1  What is the “cone is like” object sticking up in pic’s 3 and 4, is it the remains of an inflorescence of Ae.  Bromeliifolia or perhaps the fruit of a Monstera deliciosa?

Your later good assumption is correct, its Monstera deliciosa, quite an aggressive plant but does give a great tropical look and is very hardy. Just got to remember to cut it back more often.

2 Also the creeping type small plant with the round shaped leaves in centre left of picture 2; does it have a small pale mauve flower? If it does it’s an invasive pest which will quickly work its way through the whole garden if left alone. I inherited a small piece of this in a pot with a brom I got from a friend once and stood the pot in the garden for a few weeks while I decided where to put it. A piece of this plant must have broken off because about six months later when I was weeding I found it had worked its way through everything and I had to remove all the plants and re-plant them to get rid of it.

Your correct here Nev, terrible to get rid of. Short of starting the whole garden wall over can only touch poison it during the dry months,this sets it back but haven't found any thing that kills it from the weed killer range. This time of year just have to keep weeding away at it. Will need to spend a few days on this area once the rain stops to get it back into some sort of shape.

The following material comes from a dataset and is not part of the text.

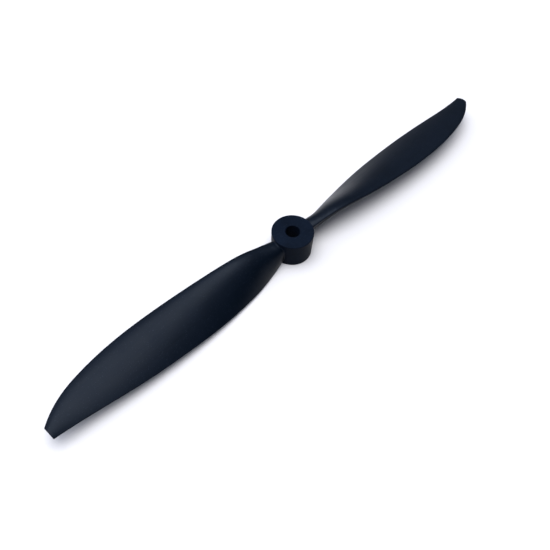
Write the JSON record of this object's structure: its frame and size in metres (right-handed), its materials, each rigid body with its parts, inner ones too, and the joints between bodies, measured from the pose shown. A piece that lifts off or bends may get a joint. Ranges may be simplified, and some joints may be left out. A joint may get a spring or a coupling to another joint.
{
  "type": "model aeroplane propeller",
  "caption": "Fixed-pitch tractor propeller for a radio-controlled model, with a plain shaft bore and twisted, cambered blades with square-cut tips.",
  "frame": {"origin": "centre of the shaft bore on the hub's rear face, the surface the propeller lies on", "axes": "+Z along the bore towards the hub's front face, +X along blade_1 towards its tip, blade_2 along -X"},
  "size_m": [0.254, 0.0272, 0.0134],
  "materials": {
    "moulding": "satin black glass-filled nylon, injection moulded"
  },
  "bodies": {
    "root": {"hub": "moulding", "blade_1": "moulding", "blade_2": "moulding"}
  },
  "joints": []
}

3- Yes I think your are right, trays have got too much moisture as well as soil was very wet in the first batch I salvaged the best of. The slugs are the dreaded small ones and it is possible the saturated soil has dissolved the slug baits enabling the slugs to move in. Also the insecticide has a life span which had probably passed, needs to be resprayed every couple of weeks.

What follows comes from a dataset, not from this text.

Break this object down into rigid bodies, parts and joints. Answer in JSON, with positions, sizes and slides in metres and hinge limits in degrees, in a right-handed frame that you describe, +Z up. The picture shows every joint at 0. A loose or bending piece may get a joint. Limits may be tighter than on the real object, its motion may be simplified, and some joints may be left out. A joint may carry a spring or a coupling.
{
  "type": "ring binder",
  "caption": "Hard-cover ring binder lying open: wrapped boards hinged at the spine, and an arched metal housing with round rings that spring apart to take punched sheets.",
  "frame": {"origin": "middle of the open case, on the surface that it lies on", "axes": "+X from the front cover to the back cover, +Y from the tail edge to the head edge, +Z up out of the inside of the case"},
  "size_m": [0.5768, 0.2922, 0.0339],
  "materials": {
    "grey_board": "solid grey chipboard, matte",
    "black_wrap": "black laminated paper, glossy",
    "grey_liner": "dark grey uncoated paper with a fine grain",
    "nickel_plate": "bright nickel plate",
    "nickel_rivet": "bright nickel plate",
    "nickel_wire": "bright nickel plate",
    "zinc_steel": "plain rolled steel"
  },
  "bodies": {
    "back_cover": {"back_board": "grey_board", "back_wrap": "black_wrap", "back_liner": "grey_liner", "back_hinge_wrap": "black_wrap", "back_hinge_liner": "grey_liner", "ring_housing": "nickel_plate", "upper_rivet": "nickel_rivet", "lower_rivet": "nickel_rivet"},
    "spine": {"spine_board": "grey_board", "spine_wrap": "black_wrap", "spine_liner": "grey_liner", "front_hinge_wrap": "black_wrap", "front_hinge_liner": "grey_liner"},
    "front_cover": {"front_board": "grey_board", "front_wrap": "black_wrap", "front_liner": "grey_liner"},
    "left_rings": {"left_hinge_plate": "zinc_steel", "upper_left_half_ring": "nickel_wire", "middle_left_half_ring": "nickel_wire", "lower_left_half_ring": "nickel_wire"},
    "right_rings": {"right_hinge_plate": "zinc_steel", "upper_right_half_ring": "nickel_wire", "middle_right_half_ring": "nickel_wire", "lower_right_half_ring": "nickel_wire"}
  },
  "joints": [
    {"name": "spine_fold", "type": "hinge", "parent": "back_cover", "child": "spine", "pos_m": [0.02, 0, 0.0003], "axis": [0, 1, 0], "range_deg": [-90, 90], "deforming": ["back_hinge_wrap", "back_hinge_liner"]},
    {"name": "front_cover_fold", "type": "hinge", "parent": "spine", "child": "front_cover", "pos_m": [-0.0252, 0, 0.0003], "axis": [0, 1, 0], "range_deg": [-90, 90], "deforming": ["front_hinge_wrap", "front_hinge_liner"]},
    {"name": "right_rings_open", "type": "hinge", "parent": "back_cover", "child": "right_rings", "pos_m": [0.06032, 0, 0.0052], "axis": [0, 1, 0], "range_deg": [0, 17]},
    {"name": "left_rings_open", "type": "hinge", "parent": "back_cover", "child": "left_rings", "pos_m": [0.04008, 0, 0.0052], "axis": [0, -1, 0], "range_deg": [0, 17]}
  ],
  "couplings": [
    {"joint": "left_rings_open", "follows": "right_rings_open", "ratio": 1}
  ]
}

Yes was the hunt for the 'Punctate Yellow' that's set all this off and like you say plants all just merge in in the garden especially winter time here when most of ours loose colour. Its now on my list of things to sort before more broms get swallowed up. May have to remove the dwarf date palm to get the light back.

Great to hear you have family visiting, do they grow any broms in Bali? as has perfect climate with the warmth.